Combined with lesson #1 above, the pandemic taught me that my strategy to buy houses outright, or with minimal leverage is the right move for me. While it may not return as much, it provides considerable safety and peace of mind, while also giving me the flexibility to keep things going even if I lost my job or had to take a significant pay cut.
So lets boil this one down to a few sentences. Covid taught me that regardless of what your lease says, there are scenarios that can bring your rental income to 0, and still put you on the hook for the mortgage. As a result – use rental leverage carefully, and make sure you have a strategy to pay for at least 6 months of mortgages and utilities with $0 in rental income.
Finally, coming in third – Have alternative income source (Diversify!)

Seeing my colleagues let go, my own bonus and overall compensation reduced, and the general market and business instability of 2020 – I realized that my investments should be spread across a few different areas to help protect me from such bullshit again.
Originally, my plan was use stocks as a savings mechanism to buy rentals and live entirely off that income. Thought being that everyone needs a place to stay, and it allows you to collect recurring revenue at any age and thus is beneficial for a person on the younger side of FI.

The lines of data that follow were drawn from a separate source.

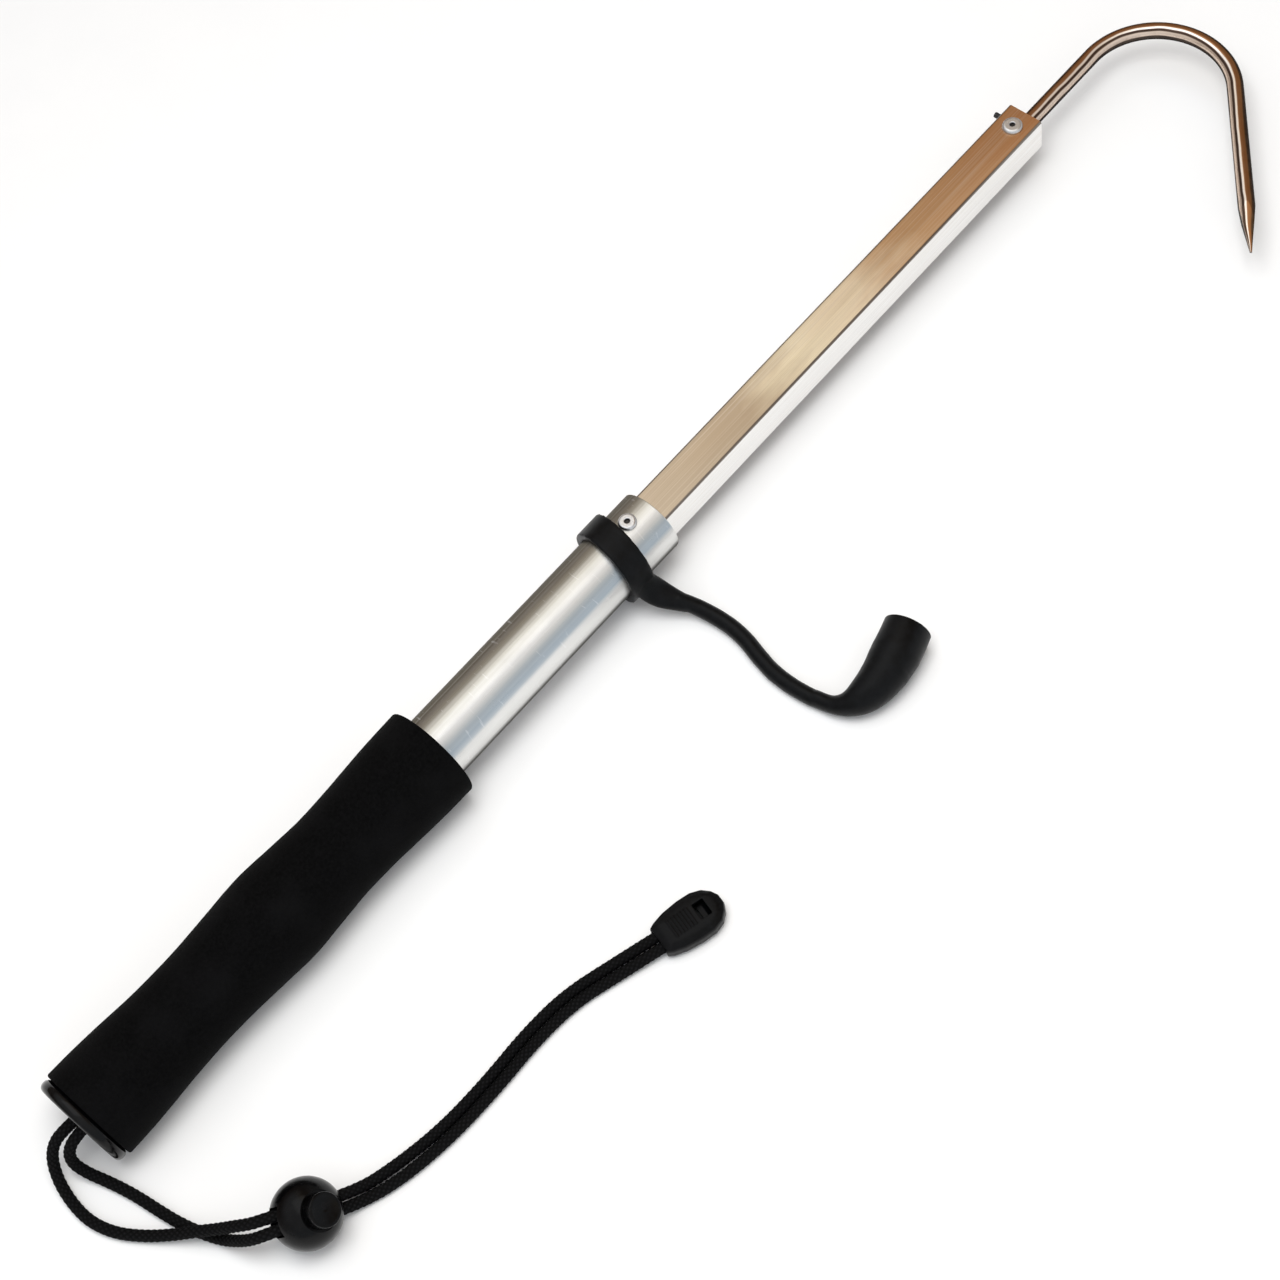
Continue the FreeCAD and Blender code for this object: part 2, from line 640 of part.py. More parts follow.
# ---------------------------------------------------------------- cord lock
# A ball with a spring button. The button points up and forward from the table,
# and the two strands of the cord go through both, side by side.
BALL = V(-257.35, -31.93, 11.75)
ALONG = V(0.7803, -0.2848, -0.5569)     # the way the cord goes through
BUTTON = V(0.3280, -0.5718, 0.7520)     # the way the button points
ALONG = (ALONG - BUTTON * ALONG.dot(BUTTON))
ALONG.normalize()
SIDE = BUTTON.cross(ALONG)
lock_rot = FreeCAD.Rotation(ALONG, SIDE, BUTTON, "XYZ")
lock_at = FreeCAD.Placement(BALL, lock_rot)


def prim(kind, name, **sizes):
    o = doc.addObject(kind, name)
    for k, q in sizes.items():
        q = Q.of(q)
        setattr(o, k, q.v)
        if "Sizes." in q.e:
            o.setExpression(k, q.e)
    return o


def box(name, x0, y0, z0, lx, ly, lz):
    o = prim("Part::Box", name, Length=lx, Width=ly, Height=lz)
    x0, y0, z0 = Q.of(x0), Q.of(y0), Q.of(z0)
    o.Placement = FreeCAD.Placement(V(x0.v, y0.v, z0.v), FreeCAD.Rotation())
    for ax, q in zip("xyz", (x0, y0, z0)):
        if "Sizes." in q.e:
            o.setExpression("Placement.Base." + ax, q.e)
    return o


def rod(name, radius, height, z0, rot=None, base=None):
    o = prim("Part::Cylinder", name, Radius=radius, Height=height)
    z0 = Q.of(z0)
    o.Placement = FreeCAD.Placement(base or V(0, 0, z0.v), rot or FreeCAD.Rotation())
    if base is None and "Sizes." in z0.e:
        o.setExpression("Placement.Base.z", z0.e)
    return o


def join(kind, name, shapes):
    o = doc.addObject("Part::MultiFuse", name)
    o.Shapes = shapes
    return o


def cut(name, base, tool):
    doc.recompute()
    before = base.Shape.Volume
    o = doc.addObject("Part::Cut", name)
    o.Base = base
    o.Tool = tool
    doc.recompute()
    if before - o.Shape.Volume < 0.02:
        raise RuntimeError("%s cut nothing" % name)
    return o


def fuse(name, shapes):
    o = doc.addObject("Part::MultiFuse", name)
    o.Shapes = shapes
    doc.recompute()
    return o


ball = prim("Part::Sphere", "lock_ball", Radius=d.ball_rad)
bore_rod = rod("lock_bore", d.plunger_bore, d.bore_floor + d.ball_rad + 2, -d.bore_floor)
rim_rod = rod("lock_rim", d.plunger_bore + 0.9, 6.0, d.ball_rad - 2.6)
hole = box("lock_cord_hole", -(d.ball_rad + 2), -d.slot_half, -2.3, (d.ball_rad + 2) * 2, d.slot_half * 2, 4.6)
mouth_in = box("lock_mouth_in", -(d.ball_rad + 3), -(d.slot_half + 0.4), -4.3, 9.2, d.slot_half * 2 + 0.8, 7.0)
mouth_out = box("lock_mouth_out", d.ball_rad - 3.2, -(d.slot_half + 0.9), -2.3, 6.2, d.slot_half * 2 + 1.8, 5.6)
tools = fuse("lock_voids", [bore_rod, rim_rod, hole, mouth_in, mouth_out])
o = cut("cord_lock_body", ball, tools)
o.Label = "cord_lock_body"
o.Placement = lock_at
keep(o)

barrel = rod("button_barrel", d.plunger_rad, d.plunger_high + d.plunger_low, -d.plunger_low)
slot = box("button_slot", -(d.plunger_rad + 1), -d.slot_half, -d.slot_low, (d.plunger_rad + 1) * 2,
           d.slot_half * 2, d.slot_low + d.slot_high)
seat = rod("button_seat", 3.7, 1.5, -(d.plunger_low + 0.5))
dish = prim("Part::Sphere", "button_dish", Radius=24.0)
dish.Placement = FreeCAD.Placement(V(0, 0, n("plunger_high") + 24.0 - 0.45), FreeCAD.Rotation())
o = cut("button_cut", barrel, fuse("button_voids", [slot, seat, dish]))
doc.recompute()
f = doc.addObject("Part::Fillet", "cord_lock_button")
f.Base = o
hi_v = n("plunger_high")
ids = [i + 1 for i, e in enumerate(o.Shape.Edges)
       if hasattr(curve(e), "Radius") and abs(curve(e).Radius - n("plunger_rad")) < 0.01
       and abs(e.BoundBox.ZMin - hi_v) < 0.01 and e.BoundBox.ZLength < 0.01]
f.Edges = [(i, 0.5, 0.5) for i in ids]
doc.recompute()
f.Label = "cord_lock_button"
f.Placement = lock_at
keep(f)

# Spring of square wire under the button, drawn at its length with the button up.
spr = Part.makeHelix(1.09, 5.45, 2.9)
w = Part.Wire(spr.Edges)
hw = 0.2
prof = Part.makePolygon([V(2.9 - hw, 0, -hw), V(2.9 + hw, 0, -hw), V(2.9 + hw, 0, hw), V(2.9 - hw, 0, hw), V(2.9 - hw, 0, -hw)])
coil = w.makePipeShell([prof], True, True)
if coil.Volume < 0:
    coil.reverse()
o = doc.addObject("Part::Feature", "cord_lock_spring")
o.Label = "cord_lock_spring"
o.Shape = coil
o.Placement = lock_at.multiply(FreeCAD.Placement(V(0, 0, -n("bore_floor") + 0.24), FreeCAD.Rotation()))
keep(o)

# ---------------------------------------------------------------- wrist cord
# Two strands of one braided cord, from the knot in the cap, through the lock,
# to the cord end. Route points on the table and over each other.
STRAND_OUTER = [
    (-282.5, 46.65, 18.5), (-288.8, 47.4, 18.1), (-294.4, 48.8, 14.5), (-298.8, 48.2, 8.7),
    (-302.4, 43.6, 3.8), (-304.5, 36.0, 2.05), (-305.0, 26.2, 2.05), (-302.0, 16.4, 2.05),
    (-296.2, 7.7, 2.3), (-289.8, 0.0, 4.2), (-284.4, -6.0, 6.8), (-279.2, -12.2, 9.6),
    (-275.2, -17.4, 13.7), (-271.4, -22.0, 16.5), (-267.1, -25.2, 17.7), (-261.7, -28.3, 16.4),
    (-241.5, -35.65, 2.05), (-228.3, -39.7, 2.05), (-209.3, -43.2, 2.05), (-188.3, -43.8, 2.05),
    (-169.3, -42.9, 2.05), (-151.0, -44.0, 2.05), (-133.4, -49.2, 2.05), (-114.8, -55.8, 4.0)]
STRAND_INNER = [
    (-282.5, 42.55, 18.5), (-288.5, 42.8, 17.9), (-293.2, 43.3, 13.9), (-295.4, 42.2, 7.9),
    (-294.4, 37.6, 3.2), (-291.8, 30.2, 2.05), (-289.4, 21.0, 2.05), (-287.8, 11.2, 2.05),
    (-286.2, 2.6, 2.05), (-283.7, -5.6, 2.05), (-280.8, -13.0, 3.1), (-277.7, -19.4, 7.9),
    (-274.4, -24.8, 13.1), (-269.7, -28.7, 16.1), (-263.6, -31.7, 14.6), (-245.95, -38.15, 2.05),
    (-231.3, -44.0, 2.05), (-210.3, -47.4, 2.05), (-188.3, -47.95, 2.05), (-168.8, -47.1, 2.05),
    (-150.3, -48.45, 2.05), (-134.7, -53.4, 2.05), (-116.2, -59.85, 4.0)]
for label, pts in (("lanyard_strand_outer", STRAND_OUTER), ("lanyard_strand_inner", STRAND_INNER)):
    o = doc.addObject("Part::Feature", label)
    o.Label = label
    o.Shape = tube_along(pts, n("cord_dia"), label)
    o.Placement = FreeCAD.Placement(V(0, 0, 0), FreeCAD.Rotation())
    keep(o)

# ---------------------------------------------------------------- cord end
# Egg-shaped two-piece cord end: a shell with a window and finger ribs, and a
# latch tongue inside that shows in the window. It lies flat.
END_AT = V(-117.9, -57.2, 4.0)
END_TURN = FreeCAD.Rotation(V(0, 0, 1), -15.0)
end_place = FreeCAD.Placement(END_AT, END_TURN)
b = body("cord_end_shell")
sk = sketch(b, "cord_end_outline", "XY_Plane")
L, H, M = d.end_len, d.end_half, d.end_mouth_half
half = [(0.0, M), (L * 0.08, H - 1.85), (L * 0.25, H - 0.65), (L * 0.50, H), (L * 0.70, H - 0.15),
        (L * 0.85, H - 1.5), (L * 0.95, H - 3.9), (L, H - 6.4)]
outline(sk, [(px, -py) for px, py in half] + [(px, py) for px, py in reversed(half)])
pad(b, "cord_end_block", sk, d.end_thick, mid=True)
tz = n("end_thick") / 2
fillet(b, "cord_end_round",
       lambda e: abs(abs(e.CenterOfMass.z) - tz) < 0.01 and e.BoundBox.ZLength < 0.01, d.end_round)
sk = sketch(b, "cord_end_cavity_plan", "XY_Plane")
rect(sk, -1.0, -4.4, 20.6, 4.4)
pocket(b, "cord_end_cavity", sk, 4.6, mid=True)
sk = sketch(b, "cord_end_window_plan", "XY_Plane")
rect(sk, 15.6, -3.1, 19.8, 3.1)
pocket(b, "cord_end_window", sk, 6.0, back=True)
doc.recompute()
ribs = b.newObject("Sketcher::SketchObject", "cord_end_rib_plan")
ribs.AttachmentSupport = [(plane(b, "XY_Plane"), "")]
ribs.MapMode = "FlatFace"
for i in range(7):
    x = 5.6 + 1.25 * i
    rect(ribs, x, -3.4, x + 0.55, 3.4)
doc.recompute()
rp = b.newObject("PartDesign::Pad", "cord_end_ribs")
rp.Profile = ribs
rp.Type = "Length"
rp.Length = n("end_thick") / 2 + 0.25
rp.setExpression("Length", "Sizes.end_thick / 2 + 0.25")
doc.recompute()
sk = sketch(b, "cord_end_cavity_again", "XY_Plane")
rect(sk, 0.5, -4.4, 20.6, 4.4)
pocket(b, "cord_end_cavity_clear", sk, 4.6, mid=True)
b.Placement = end_place
keep(b)

# Latch tongue behind the window.
b = body("cord_end_latch")
sk = sketch(b, "cord_end_latch_side", "XZ_Plane")
outline(sk, [(12.4, -2.2), (20.4, -2.2), (20.4, -0.6), (18.6, 0.9), (16.8, 0.9), (16.8, -0.4), (12.4, -0.4)])
pad(b, "cord_end_latch_body", sk, 5.2, mid=True)
b.Placement = end_place
keep(b)

# Heat-sealed knots at the strand ends, inside the shell.
k1 = prim("Part::Sphere", "cord_end_knot_left", Radius=2.15)
k2 = prim("Part::Sphere", "cord_end_knot_right", Radius=2.15)
k1.Placement = FreeCAD.Placement(V(4.75, 2.17, 0.0), FreeCAD.Rotation())
k2.Placement = FreeCAD.Placement(V(4.75, -2.17, 0.0), FreeCAD.Rotation())
o = doc.addObject("Part::Compound", "cord_end_knots")
o.Links = [k1, k2]
o.Label = "cord_end_knots"
o.Placement = end_place
keep(o)

# ---------------------------------------------------------------- check and write
doc.recompute()
bad = [o.Name + " " + str(o.State) for o in doc.Objects if "Invalid" in o.State or "Error" in o.State]
if bad:
    raise RuntimeError("failed objects: " + "; ".join(bad))
total = 0
for p in parts:
    s = p.Shape
    if s.isNull() or not s.isValid() or not s.Solids:
        raise RuntimeError("%s has no valid solid" % p.Label)
    if p.Label not in ("cord_end_knots",) and len(s.Solids) != 1:
        raise RuntimeError("%s has %d solids" % (p.Label, len(s.Solids)))
    bb = s.BoundBox
    total += s.Volume
    print("%-22s %9.1f mm3  x %.2f..%.2f  y %.2f..%.2f  z %.2f..%.2f" %
          (p.Label, s.Volume, bb.XMin, bb.XMax, bb.YMin, bb.YMax, bb.ZMin, bb.ZMax))
for p in parts:
    p.Shape.exportStep("parts/" + p.Label + ".step")
print(len(parts), "sub-parts,", round(total), "mm3")
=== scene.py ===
import bpy
import bmesh
import math
import numpy as np
from mathutils import Vector, Matrix


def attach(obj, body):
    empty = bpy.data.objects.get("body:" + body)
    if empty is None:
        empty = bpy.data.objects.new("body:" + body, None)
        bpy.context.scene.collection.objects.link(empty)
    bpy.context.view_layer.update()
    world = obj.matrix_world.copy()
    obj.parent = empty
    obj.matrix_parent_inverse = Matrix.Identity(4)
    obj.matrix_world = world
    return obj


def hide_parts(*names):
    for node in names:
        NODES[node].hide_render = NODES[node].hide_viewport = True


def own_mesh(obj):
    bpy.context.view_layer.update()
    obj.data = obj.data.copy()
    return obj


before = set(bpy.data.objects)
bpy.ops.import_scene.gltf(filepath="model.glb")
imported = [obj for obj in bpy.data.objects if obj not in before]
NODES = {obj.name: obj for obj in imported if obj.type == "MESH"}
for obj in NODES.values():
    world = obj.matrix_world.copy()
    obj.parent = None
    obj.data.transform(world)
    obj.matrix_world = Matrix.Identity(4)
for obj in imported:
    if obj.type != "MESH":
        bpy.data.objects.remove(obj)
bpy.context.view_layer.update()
MM = 0.001
AX = np.array([-0.003, 0.0446, 0.0185])      # mouth of the round tube, on its axis


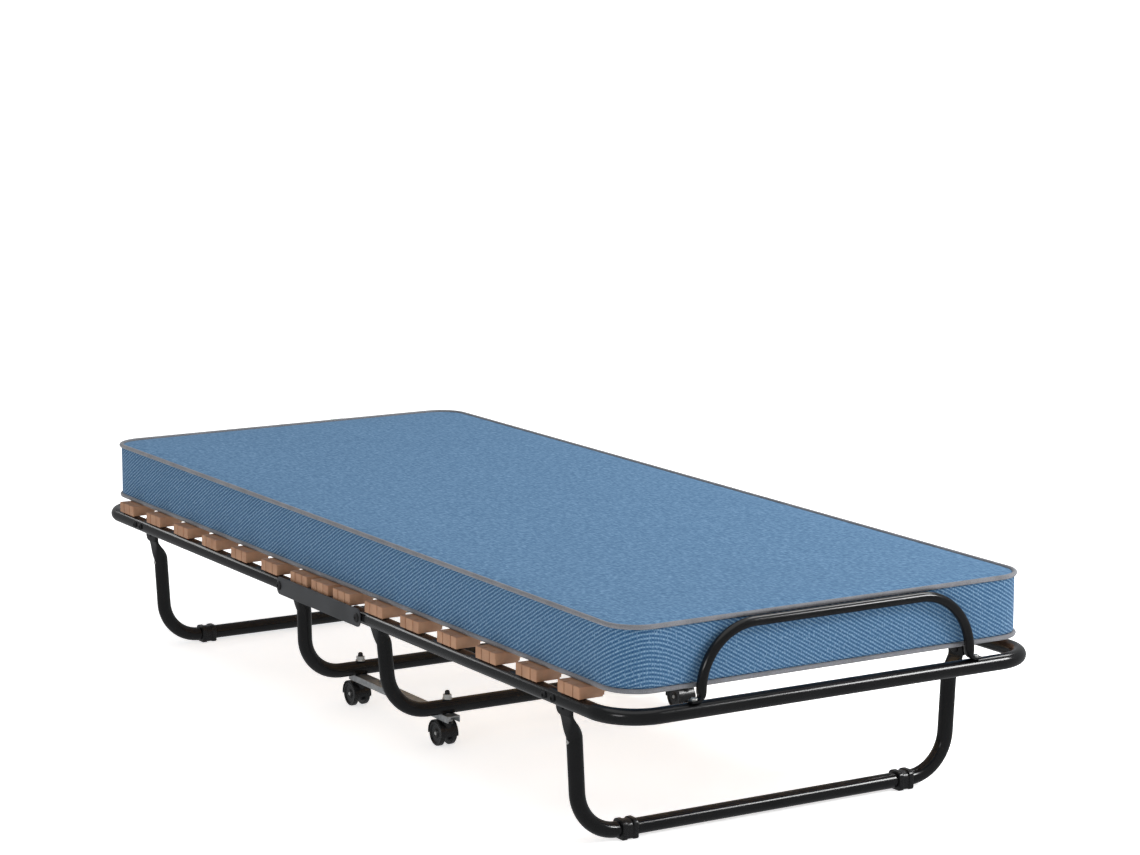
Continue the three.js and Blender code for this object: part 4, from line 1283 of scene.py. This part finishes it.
        hinge, rise = place(self.hinge.x), self.low - self.hinge.z
        mitre = place(self.hinge.x + gap)
        half = self.section(cover, f"mattress_pad_{label}", f"half_{label}", [(mitre, toward(-1, 1))])
        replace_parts(half, f"mattress_{label}")
        for kind, body, side in (("inner", "trolley", -1), ("outer", f"half_{label}", 1)):
            mitre = place(self.hinge.x + side * gap)
            root = place(self.hinge.x + side * rise, self.low)
            wedge = [(mitre, toward(side, -1)), (hinge, toward(-side, 0))]
            upper = self.section(cover, f"fold_{kind}_{label}", body, [*wedge, (root, toward(-side, -1))])
            lower = self.section(cover, f"fold_root_{kind}_{label}", body, [*wedge, (root, toward(side, 1))])
            for seam, z, pad, lean, depth in (
                ("top", self.high, upper, 1, beyond),
                ("base", self.low, lower, 0, rise + self.tuck),
            ):
                start, stop = sorted((self.hinge.x, self.hinge.x + side * (z - self.hinge.z) + side * beyond))
                cord = self.cord(f"piping_{seam}_{kind}_{label}", body, z, start, stop, sign)
                for piece in (pad, cord):
                    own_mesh(piece)
        for seam, z in (("top", self.high), ("base", self.low)):
            start = self.hinge.x + z - self.hinge.z + beyond
            self.cord(f"piping_{seam}_{label}", f"half_{label}", z, start, None, sign)

    def build(self) -> None:
        """Makes the cover, presses it out, cuts it at the folds and sews in the piping."""
        cover = self.cover()
        self.press_out(cover)
        rounding = cover.modifiers.new("subdivision", "SUBSURF")
        rounding.levels = rounding.render_levels = 1
        shown = cover.evaluated_get(bpy.context.evaluated_depsgraph_get())
        fine = bpy.data.meshes.new_from_object(shown)
        cover.modifiers.clear()
        cover.data = fine
        for end in End:
            self.end_parts(cover, end)
        x, z, gap = self.hinge.x, self.hinge.z, self.fold_gap
        cuts = [(Vector((s * (x - gap), 0, z)), Vector((s, 0, 1)).normalized()) for s in (1, -1)]
        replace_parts(self.section(cover, "mattress_pad_middle", "trolley", cuts), "mattress_middle")
        for seam, height in (("top", self.high), ("base", self.low)):
            reach = x - (height - z + gap + self.sink)
            self.cord(f"piping_{seam}_middle", "trolley", height, -reach, reach, 1)
        bpy.data.objects.remove(cover)


# ---------------------------------------------------------------- clip


@dataclass
class LoopClip:
    """The moulded clip that joins the two loops when the bed is folded."""

    paints: Paints
    wall: float = 0.003
    mouth: float = 110.0

    def build(self) -> None:
        """Makes the clip: a flanged strap with an open hook near each end and a stub between them."""
        lo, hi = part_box("loop_clip")
        x, _, z = JOINTS["clip_swing"]["pos_m"]
        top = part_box("mattress_loop_head")[1].z - 0.008
        reach = top - lo.z - 0.024
        inside = 0.0083
        closed = math.pi - math.radians(self.mouth / 2)
        t = np.linspace(-closed, closed, 40)

        def hook(height: float, r: float, width: float) -> Shape:
            """An open ring of inner radius r about a tube at that height."""
            centre = np.array([x, height])
            ring = lambda q, a: centre + q * np.stack([np.cos(a), np.sin(a)], 1)
            outline = np.vstack([ring(r + self.wall, t), ring(r, t[::-1])])
            middle = (lo.y + hi.y) / 2
            return slab(outline, middle - width / 2, middle + width / 2, "y")

        width = hi.y - lo.y
        strap = block((hi.x - self.wall, lo.y, lo.z), (hi.x, hi.y, top + 0.001), 0.0006, 0.0012)
        shape = strap + hook(top, inside, width) + hook(top - reach, inside, width)
        shape += hook(top - reach / 2, inside, width * 0.5)
        for y in (lo.y, hi.y - 0.002):
            low, high = (hi.x - 0.006, y, top - reach + 0.010), (hi.x - 0.0005, y + 0.002, top - 0.010)
            shape += block(low, high, 0.0004, 0.0006)
        shape.piece("clip_strap", self.paints.clip, "clip", "clip_plastic", ("loop_clip",))


# ---------------------------------------------------------------- studio


@dataclass
class Studio:
    """Pale floor, soft lights and the camera."""

    eye: tuple[float, float, float] = (4.7428, -2.7780, 1.4317)
    heading: float = 148.77
    pitch: float = 9.59
    lens: float = 100.9
    glow: float = 0.75

    def floor(self) -> None:
        """A wide acrylic floor, lit a little from below so that shadows stay pale."""
        paint = self.acrylic("studio_floor", self.glow)
        corners = 90 * np.array([(-1, -1, 0), (1, -1, 0), (1, 1, 0), (-1, 1, 0.0)])
        made = self.plain("studio_floor", Shape(corners, [(0, 1, 2, 3)]), paint)
        made.visible_glossy = False

    def backdrop(self) -> None:
        """A pale dome that only the camera sees, so that no horizon shows from any side."""
        t = np.linspace(0, math.pi / 2, 13)
        dome = lathe([(60 * math.cos(a), 60 * math.sin(a)) for a in t], "z", (0, 0, -0.5), 64)
        made = self.plain("studio_backdrop", dome, self.acrylic("studio_backdrop", 1.0))
        made.visible_glossy = made.visible_diffuse = made.visible_shadow = made.visible_transmission = False

    def acrylic(self, name: str, glow: float) -> bpy.types.Material:
        """White acrylic lit from behind, with a faint mottle."""
        g = Graph(name)
        cloud = g.add("TexNoise", {"Vector": g.where, "Scale": 3, "Detail": 2})
        mottle = g.add("ValToRGB", {0: cloud}, stops=((0.3, linear("f0f0f0")), (0.7, linear("f5f5f5"))))
        return g.finish(Base_Color=mottle, Roughness=0.8, Emission_Color=mottle, Emission_Strength=glow)

    def plain(self, name: str, shape: Shape, paint: bpy.types.Material) -> bpy.types.Object:
        """Puts a shape in the studio, where it belongs to no body."""
        mesh = bpy.data.meshes.new(name)
        mesh.from_pydata(shape.verts.tolist(), [], shape.faces)
        mesh.materials.append(paint)
        made = put(name, mesh)
        return made

    def softbox(self, name: str, at: tuple, aim: tuple, size: tuple[float, float], power: float) -> None:
        """A rectangular soft light aimed at a point."""
        lamp = bpy.data.lights.new(name, "AREA")
        lamp.shape, lamp.size, lamp.size_y, lamp.energy = "RECTANGLE", size[0], size[1], power
        made = put(name, lamp)
        made.location = at
        made.rotation_euler = (Vector(aim) - Vector(at)).to_track_quat("-Z", "Y").to_euler()

    def sky(self) -> None:
        """An even, near-white surround."""
        world = bpy.data.worlds.new("studio_surround")
        world.use_nodes = True
        shade = world.node_tree.nodes["Background"]
        shade.inputs["Color"].default_value = linear("f6f8fa")
        shade.inputs["Strength"].default_value = 0.36
        bpy.context.scene.world = world

    def camera(self) -> None:
        """The camera: a long lens, a little above the bed."""
        made = put("camera", bpy.data.cameras.new("camera"))
        made.data.lens, made.data.sensor_width = self.lens, 36
        made.location = self.eye
        made.rotation_euler = (math.radians(90 - self.pitch), 0, math.radians(self.heading - 90))
        bpy.context.scene.camera = made

    def build(self) -> None:
        """Sets up the floor, the surround, the lights and the camera."""
        self.camera()
        self.floor()
        self.backdrop()
        self.sky()
        self.softbox("overhead", (0.3, 2.0, 3.1), (0, 0, 0.25), (0.8, 1.8), 48)
        self.softbox("back", (-3.6, -1.6, 1.7), (0, 0, 0.25), (1.2, 0.6), 9)
        self.softbox("front", (2.6, -4.4, 2.2), (0, 0, 0.25), (1.6, 0.9), 34)
        self.softbox("side", (2.9, 2.5, 2.3), (0.9, 0, 0.15), (1.2, 0.75), 84)
        sun = bpy.data.lights.new("ceiling", "SUN")
        sun.energy, sun.angle = 0.9, math.radians(70)
        put("ceiling", sun)
        bpy.context.scene.view_settings.view_transform = "Standard"


def main() -> None:
    """Builds the studio and the cot."""
    logging.basicConfig(level=logging.INFO, format="%(name)s: %(message)s")
    Studio().build()
    paints = Paints()
    for part in (TubeFrame, Fittings, Casters, Slats, Mattress, LoopClip):
        LOG.info("building %s", part.__name__)
        part(paints).build()


if __name__ == "__main__":
    main()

The pandemic showed us that your rental income can drop to zero across the board regardless of what your lease says, and there is nothing you can do about it if some bureaucrat decrees it. I managed to make some decent money in stocks, but also saw a 30-40% drop in about a week and a half during March. Stocks have the benefit of long-term capital gains from a tax perspective but if you want to be able to weather out bull markets you need enough cash or secondary incomes to float you past the dips so your money can do its best work and not get sold at a loss.
The way I see it – Money is freedom, and the more you have, the less chance you have at getting screwed over. 2020 taught me my rental portfolio income was not as safe or steady as I thought it was. The fact that ‘all this’ (referring to 2020 in general) happened once, means it could now easily happen again, and so my strategy may need to pivot to protect against it.
For now, my revised strategy is still under scrutiny and there isn’t an exact plan yet. I may end up trying to stick with a mix of rentals, stock, and 6-12 months of cash as an end goal, while also seeing if I can start a separate recurring income stream from my current job. Perhaps I could monetize this blog, turn my woodworking hobby into a side hustle, or come up with some intellectual capital that can spread across youtube or another sharing mechanism and better scale to an expanded user base, and make me some ad dollars.
Regardless of the decision, a few things are clear to me as 2020 comes to a close.
- I need to plan on being let-go from my current job as an inevitable reality of working in technology
- I need to re-invest into my income producing assets, and stay the hell out of debt.
- Look out for me – not plan or expect on any help and be prepared for when the shit hits the fan again.